STOCKHOLM, Sweden-LM Ericsson released somber second-quarter earnings that highlighted the company’s intense need for cash and further reductions in expenses.

The terms of a $3.25 billion rights offering first announced in April exemplified the seriousness of Ericsson’s cash crunch. The company said it is selling stock to several investment banks and major shareholders at a price of 41 cents per share-approximately 74 percent less than the value of the company’s stock at closing last Thursday.

The announcement sent Ericsson’s stock price down about 20 percent in morning trading.

Ericsson reported sales for the second quarter ended June 29 of $4.18 billion, a 31-percent decrease from the $6.02 billion in sales reported for second-quarter 2001.

The company improved its losses from the same period last year however, revealing a net loss of $379 million, or 4 cents per share, compared with a loss of $1.53 billion, or 20 cents per share, for the second quarter of 2001.

Mobile network infrastructure sales declined 32 percent compared with the second quarter last year. Ericsson said sales in the GSM/W-CDMA track declined 13 percent.

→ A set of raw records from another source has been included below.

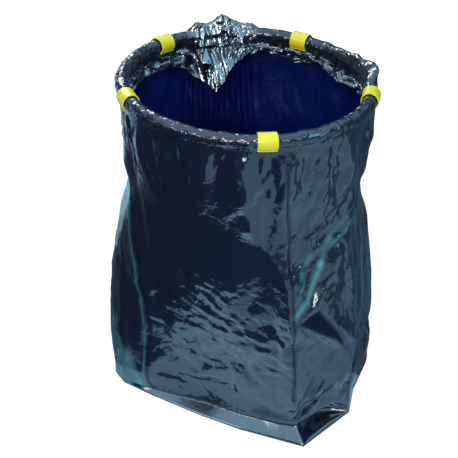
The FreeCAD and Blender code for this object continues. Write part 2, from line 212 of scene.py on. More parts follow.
# Straight creases with flat flanks: seed, how many, heights, lengths, half widths, rise, lean in degrees and
# its spread, and distances round. Each has a share of the rise between two shares.
RISE_SHARES = (0.35, 1)
WHOLE_WALL = (0.0, WALL_HEIGHT)
WHOLE_GIRTH = (0, GIRTH)
CREASES = (
    (3, 200, WHOLE_WALL, (0.06, 0.22), (0.014, 0.034), 0.0018, (70, 35), WHOLE_GIRTH),
    (5, 500, WHOLE_WALL, (0.02, 0.07), (0.006, 0.012), 0.0006, (60, 60), WHOLE_GIRTH),
    (21, 150, (0.17, 0.30), (0.015, 0.05), (0.003, 0.006), 0.0014, (-40, 22), (1.23, 1.43)),
    (22, 60, (0.10, 0.20), (0.02, 0.06), (0.005, 0.010), 0.0022, (-25, 25), (1.20, 1.46)),
    (23, 30, (0.0, 0.05), (0.03, 0.09), (0.006, 0.014), 0.0030, (30, 35), (1.44, 1.56)),
    (24, 90, (0.22, 0.42), (0.02, 0.08), (0.004, 0.010), 0.0022, (50, 25), (0.02, 0.20)),
    (25, 120, (0.46, 0.54), (0.02, 0.08), (0.004, 0.008), 0.0034, (88, 14), (1.10, 1.62)),
    (26, 120, (0.40, 0.54), (0.03, 0.09), (0.005, 0.012), 0.0030, (90, 12), (0.0, 1.1)),
)
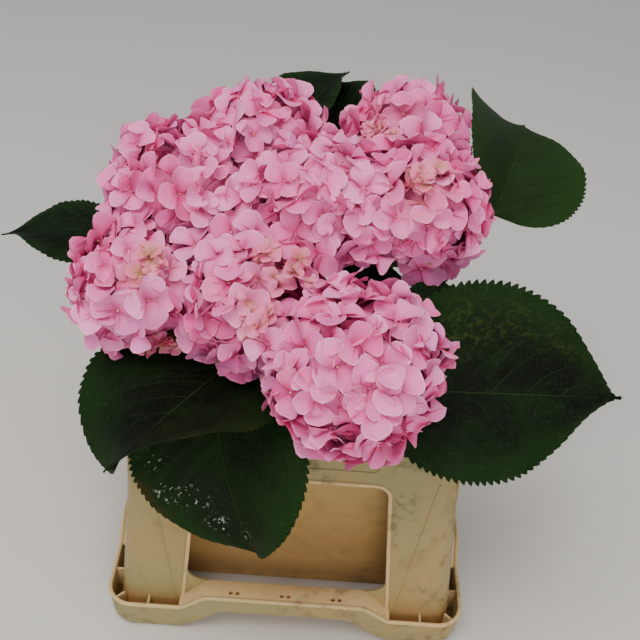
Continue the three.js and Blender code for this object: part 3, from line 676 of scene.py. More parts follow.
def ring(outline, z, grow=0.0, steps=CORNER_STEPS):
    """A level ring with rounded corners, grown outwards by grow."""
    (half_width, half_depth), corner = outline
    angles = np.arange(4)[:, None] * np.pi / 2 + np.linspace(0, np.pi / 2, steps + 1)
    sign_x = np.array([1, -1, -1, 1])[:, None]
    sign_y = np.array([1, 1, -1, -1])[:, None]
    x = sign_x * (half_width - corner) + (corner + grow) * np.cos(angles)
    y = sign_y * (half_depth - corner) + (corner + grow) * np.sin(angles)
    return np.stack([x.ravel(), y.ravel(), np.full(x.size, float(z))], 1)


def ring_body(shape, rings, closed=False, **values):
    """Adds a body through rings to a shape: a closed section all the way round, or capped at both ends."""
    shape.add(np.concatenate(rings), tube_faces(len(rings), len(rings[0]), closed), **values)


def make_tub(finish):
    """The tub as one body: up its outer wall, over its rounded lip and down its inner wall to the floor."""
    rise, wall = RIM["height"], TUB["wall"]

    def level(z, grow=0.0):
        """One ring of the tub's wall."""
        return ring(outline_at(TUB["foot"], TUB["top"], z / rise), z, grow)

    foot = [(0.0, -4.0), (0.4, -1.6), (1.6, -0.4), (4.0, 0.0)]
    outer = [(z,) for z in np.linspace(30, rise - 1.2, 9)]
    lip = [(rise - 0.3, -0.4), (rise, -1.2), (rise, -wall + 1.2), (rise - 0.3, -wall + 0.4),
           (rise - 1.2, -wall)]
    inner = [(z, -wall) for z in (200, 100, TUB["floor"] + 6)]
    floor = [(TUB["floor"] + 2, -wall - 1), (TUB["floor"], -wall - 5)]
    rings = [level(*place) for place in foot + outer + lip + inner + floor]
    shape = Shape("depth")
    heights = np.concatenate([r[:, 2] for r in rings])
    # Painted shade: the tub turns warmer towards its floor.
    ring_body(shape, rings, depth=np.clip(0.75 - heights / 500, 0, 1))
    return dress(shape.build("tub_wall"), finish, "tub", "tub")


def window_frame(side, z):
    """Half-width of a side's window at a height: it narrows upwards, with rounded corners at its top."""
    low, high = side["window"]
    straight_end = side["top"] - side["corner"]
    if z >= straight_end:
        t = 1 - math.sqrt(max(0.0, 1 - (min(z, side["top"]) - straight_end) / side["corner"]))
        return high - side["corner"] * t * t
    return low + (high - low) * (z + 1) / (straight_end + 1)


def window_edge(side, z):
    """Half-width of the opening itself, which a web rounds off over the ledge."""
    reach, rise = side["fillet"]
    left = 1 - min(max(z - LEDGE_HEIGHT, 0), rise) / rise
    return window_frame(side, z) - reach * (1 - math.sqrt(1 - left ** 2))


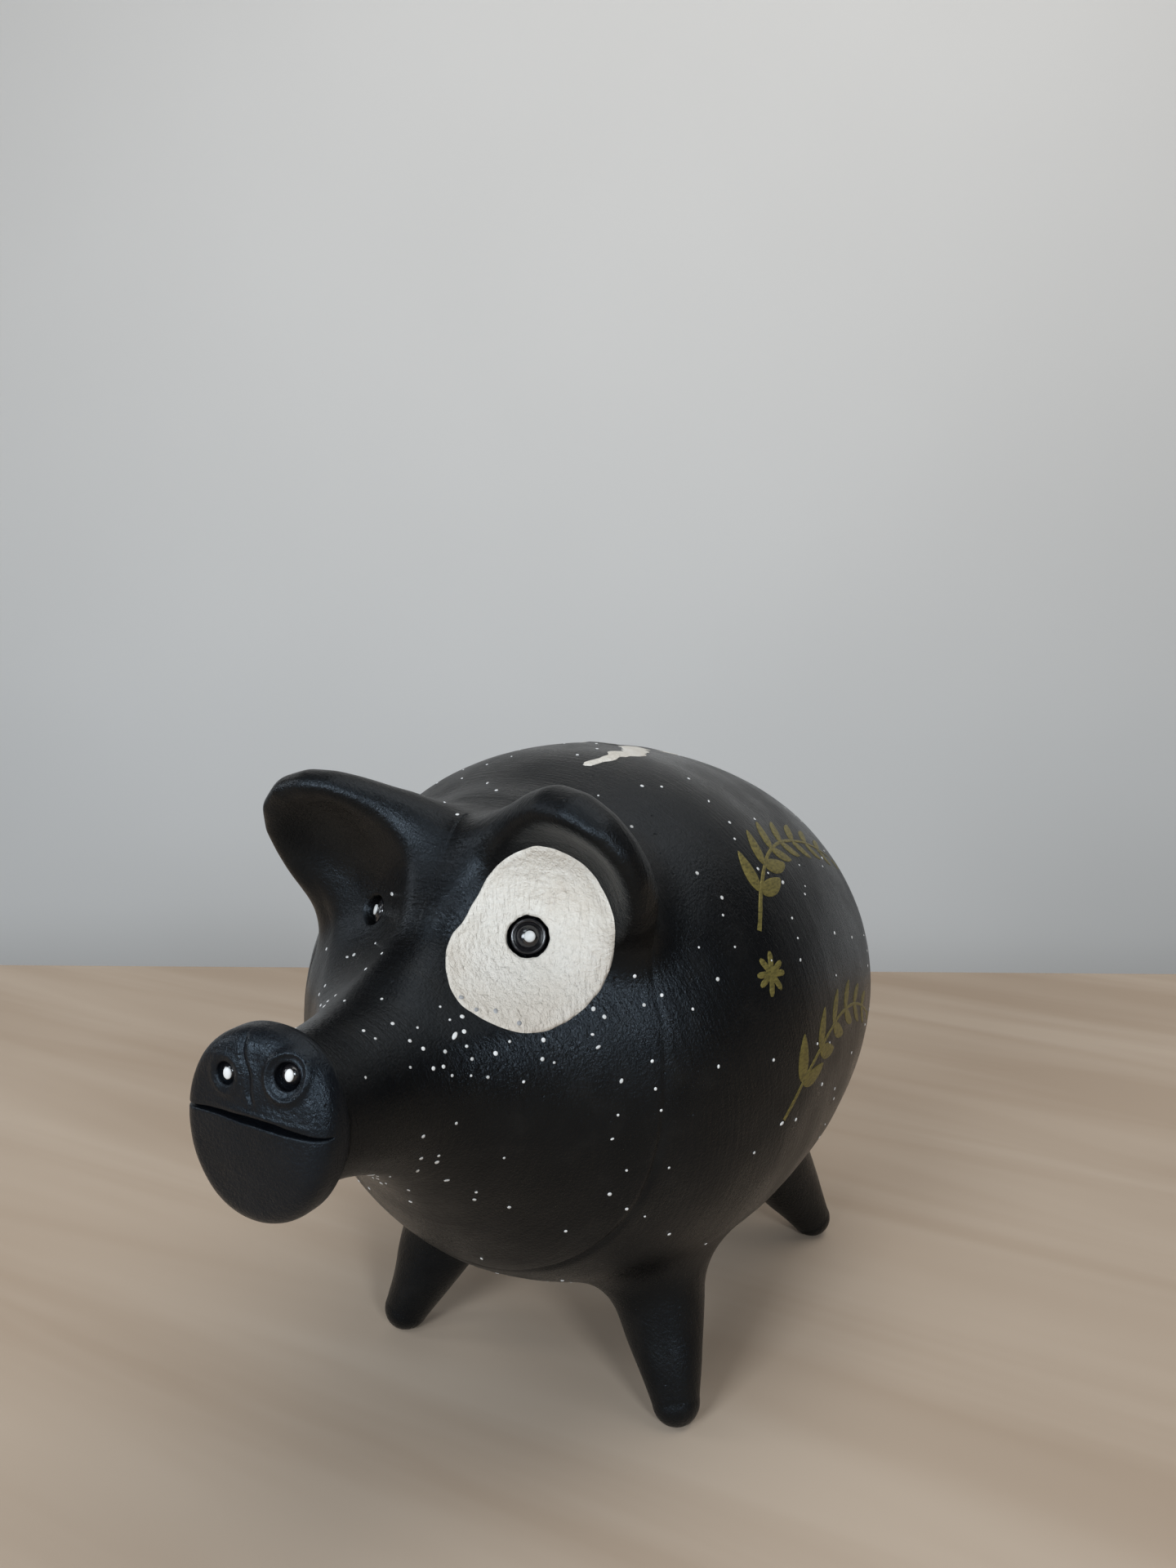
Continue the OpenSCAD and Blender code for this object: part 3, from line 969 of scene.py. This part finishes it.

Joint venture Sony Ericsson Mobile Communications’ sales totaled $953.5 million on about 5 million phones for the quarter, but the unit still experienced a loss of $86.7 million due to lower volumes, some product delays and increased marketing costs from the introduction of new products and branding activities, Ericsson said.

“We will continue reducing costs until we can break even at sales levels around SEK 120 billion ($13 billion),” said Kurt Hellstrom, chief executive officer of Ericsson. “By the end of next year, we believe we will have a low enough cost base to return to profit. Our strategy is to focus on the two main systems tracks-GSM/W-CDMA and CDMA/cdma2000-and the promising market for services.”

Hellstrom also revised the company’s infrastructure sales expectations for the year. He said Ericsson now thinks the market will decline by more than 15 percent, rather than 10 percent, as was previously stated.